Adding warm cream to a dry caramel lowers its temperature, stopping the cooking process. Be careful of the caramel spitting as it cooks — the saucepan you use needs to have high sides.

Dipping a bonbon or candied fruit in chocolate

Place the confectionery on a fork and dip it into tempered chocolate. Let it drain by lightly tapping the fork, then place the item on an acetate sheet. Keep the fork you use nice and clean and lightly reheat it if the chocolate sets on the fork. This operation needs to be performed quickly so the chocolate-covered bonbon doesn’t stick to the fork. It is generally necessary to prepare more chocolate than what is needed for coating so the ingredient can be dipped into it without damage.

~G~

Glazing biscuits

Brush biscuits with some beaten egg before putting them in the oven — this will make them nice and shiny.

~M~

Moistening a cake

Brush syrup over the sides and top of a cake. You can also dip the cake very briefly in cold syrup so it lightly soaks in.

~P~

Pulling sugar

Pulling and folding cooked sugar several times as it cools makes it become opaque and white. If the sugar is coloured, it will keep the colour and become lighter.

~R~

Rippling ice-cream

Lightly stir jam or coulis through ice-cream to create a ripple effect.

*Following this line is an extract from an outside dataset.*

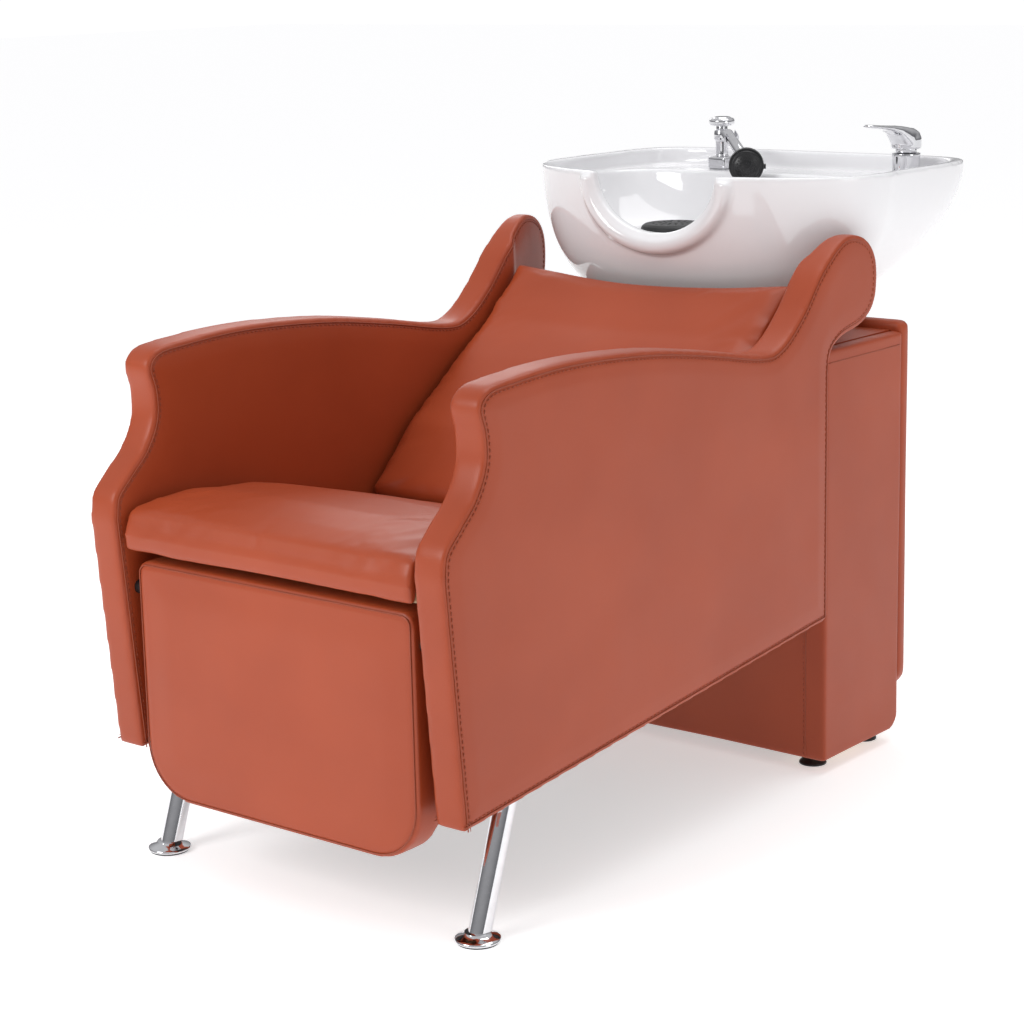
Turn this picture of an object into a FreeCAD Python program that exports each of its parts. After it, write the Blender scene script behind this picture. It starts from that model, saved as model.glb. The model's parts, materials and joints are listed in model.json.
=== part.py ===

Rulers, an alternative to a tin

Set up 1 cm thick rulers on a silicone mat to create a square boundary for setting jellies. Pour in fruit jelly mixtures, allow to cool and then cut into squares.

~S~

Silicone mat

A silicone mat, unlike an acetate sheet, is heat-resistant. Sugar cooked to 160°C is poured onto this mat, which makes it easy to unstick once cool.

Skimming jams

Remove the froth or impurities that form on the surface of the jam using a skimmer.

Skimming syrups

Remove the froth or impurities from the surface of syrups using a skimmer.

Stopping sugar caramelisation

Dipping the base of the saucepan in cold water will stop the caramelisation process.

~T~

Toasting nuts

Toast shelled nuts for 10–15 minutes in a 160°C oven, or until they turn a lovely golden colour. You can then remove the thin skin from hazelnuts by rubbing them between your hands until the skin comes off.